■ **THE TASK**:
Lines that include the word "this" are the ones to copy.
┌──
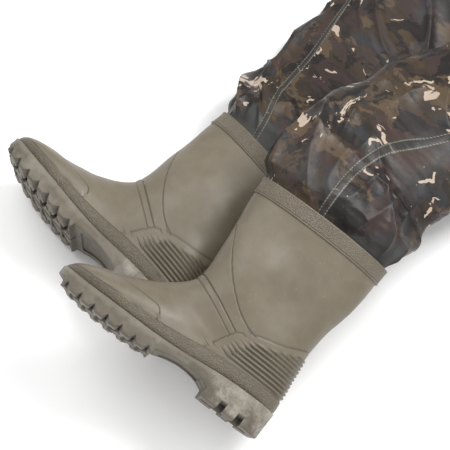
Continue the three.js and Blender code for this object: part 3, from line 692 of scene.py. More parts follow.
def tread(x, v):
    """1 on the face of a lug and 0 in the gaps, by x along the sole and v from -1 to 1 across it."""
    heel = (x < 82)
    fore = (x > 160)
    slot_lines = np.minimum(np.abs(x - 28), np.abs(x - 54))
    side_gap = (np.abs(v) > 0.25) & (slot_lines < 4.5)
    mid_gap = (np.abs(v) < 0.18) & (x > 10) & (x < 76)
    mid_bar = (np.abs(x - 41) < 5)
    heel_lug = np.where(side_gap | (mid_gap & ~mid_bar), 0.0, 1.0)
    pitch = 20.5
    phase = (x - 163) / pitch
    local = (phase - np.floor(phase)) * pitch
    across = np.abs(v)
    notch_width = np.maximum(0.1, 6.4 - 11 * np.maximum(0, 0.93 - across))
    notch = np.clip(np.abs(local - 5) / notch_width, 0, 1) ** 0.7
    notch = np.where(across > 0.55, notch, 1.0)
    cross = (np.abs(np.abs(local - 4) - (0.62 - across) * 21) < 2.0) & (across < 0.6) & (across > 0.1)
    bar = (np.abs(local - 14) < 1.6) & (across < 0.5) & (across > 0.16)
    centre = (across < 0.045)
    fore_lug = np.where(cross | bar | centre, 0.0, notch)
    fore_lug = fore_lug * (x < 298)
    return np.where(heel, heel_lug, np.where(fore, fore_lug, 0.0))


def make_outsole(name, boot):
    """Tread and heel as one grid, with a wall up to the welt."""
    nx, nv = 560, 200
    ux = np.linspace(0, 1, nx)
    x_line = -4 + 312 * (0.5 - 0.5 * np.cos(np.pi * ux)) * 0.35 + 312 * 0.65 * ux
    v_line = np.linspace(-1, 1, nv)
    x, v = np.meshgrid(x_line, v_line, indexing="ij")
    sharp = tread(x, v)
    lug = sharp.copy()
    beside = sharp[:-2, 1:-1] + sharp[2:, 1:-1] + sharp[1:-1, :-2] + sharp[1:-1, 2:]
    lug[1:-1, 1:-1] = (sharp[1:-1, 1:-1] * 2 + beside) / 6
    half = along(SOLE_HALF, x)
    curve = foot_curve(boot["side"], x)
    base, deep = along(SOLE_BASE, x), along(TREAD_BOTTOM, x)
    arch = smooth((x - 82) / 5) * smooth((162 - x) / 6)
    panel = 2.0 * arch * ((np.abs(v) < 0.72) & (x > 94) & (x < 150))
    z = base + panel - (base - deep) * lug * (1 - arch)
    z = np.where((x > 150) & (x < 166), np.maximum(z, deep), z)
    taper = 1 - 0.05 * smooth((20 - z) / 18)
    bottom = np.stack([x, half * v * taper + curve, z], -1)
    # the wall above the tread: a ring of rows from the tread's edge to the welt
    ring_top = along(SOLE_TOP, x_line)
    outline = np.concatenate([bottom[:, 0], bottom[:, -1][::-1]])
    out_x = np.concatenate([x_line, x_line[::-1]])
    out_v = np.concatenate([-np.ones(nx), np.ones(nx)])
    top_z = np.concatenate([ring_top, ring_top[::-1]])
    steps = [0.0, 0.12, 0.35, 0.6, 0.85, 0.97, 1.0]
    bulge = [0.0, 0.4, 0.9, 1.2, 2.2, 3.2, 2.4]
    walls = []
    for s, b in zip(steps[1:], bulge[1:]):
        half_o = along(SOLE_HALF, out_x) + b
        y = half_o * out_v + foot_curve(boot["side"], out_x)
        zz = outline[:, 2] + (top_z - outline[:, 2]) * s
        walls.append(np.stack([out_x, y, zz], -1))
    count = len(outline)
    flat = np.concatenate([bottom.reshape(-1, 3)] + walls)
    index0 = np.concatenate([np.arange(nx) * nv, (np.arange(nx) * nv + nv - 1)[::-1]])
    rings = [index0] + [nx * nv + k * count + np.arange(count) for k in range(len(walls))]
    faces = grid_faces(nx, nv, False)
    for a, b in zip(rings, rings[1:]):
        nxt_a, nxt_b = np.roll(a, -1), np.roll(b, -1)
        faces += np.stack([a, b, nxt_b, nxt_a], -1).tolist()
    top = rings[-1]
    left, right = top[:nx], top[nx:][::-1]
    faces += np.stack([left[:-1], right[:-1], right[1:], left[1:]], -1).tolist()
    # the ends of the grid are closed by the rows' own first and last columns
    end_a = list(range(nv))
    end_b = [(nx - 1) * nv + i for i in range(nv)]
    faces.append(end_a[::-1])
    faces.append(end_b)
    depth_mask = (1 - lug) * np.where((x > 82) & (x < 160), 0.15, 1.0)
    groove = np.concatenate([depth_mask.ravel(), np.zeros(count * len(walls))])
    # painted highlight: 1 on the top rows of the wall, which the sole material paints paler as a gloss line
    # along the welt
    rim = np.concatenate([np.zeros(nx * nv)] + [np.full(count, 1.0 * (s > 0.8)) for s in steps[1:]])
    polish_x = smooth((96 - out_x) / 20)
    polish = np.concatenate([np.zeros(nx * nv)] + [(0.25 + 0.75 * polish_x) for _ in steps[1:]])
    masks = {"groove": groove, "polish": polish, "rim": rim}
    piece = build(f"{name}_sole", boot_place(boot, flat), faces, SOLE, masks, smooth_faces=False)
    soften(piece, 35)
    finish_piece(piece, "sole_pvc", f"{name}_outsole")


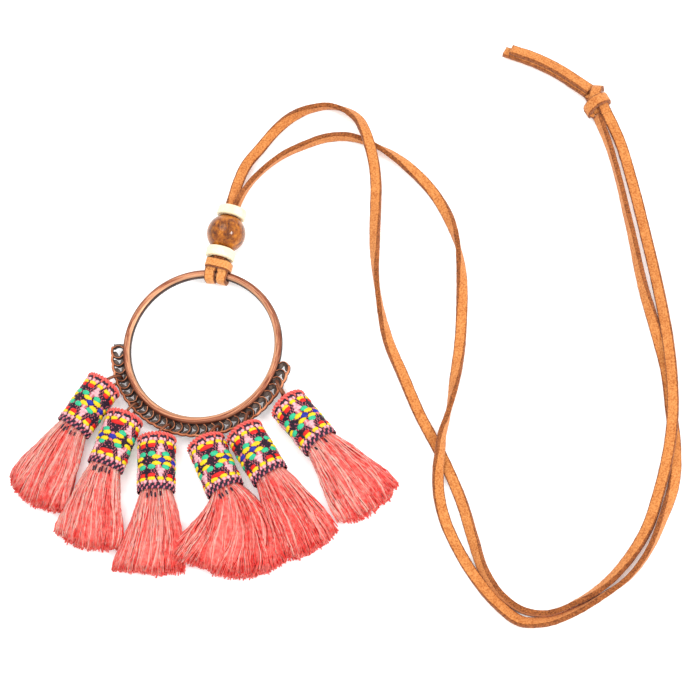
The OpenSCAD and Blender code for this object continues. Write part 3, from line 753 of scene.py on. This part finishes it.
└──
■ **RESULT BELOW**:
Continue the three.js and Blender code for this object: part 3, from line 692 of scene.py. More parts follow.
The OpenSCAD and Blender code for this object continues. Write part 3, from line 753 of scene.py on. This part finishes it.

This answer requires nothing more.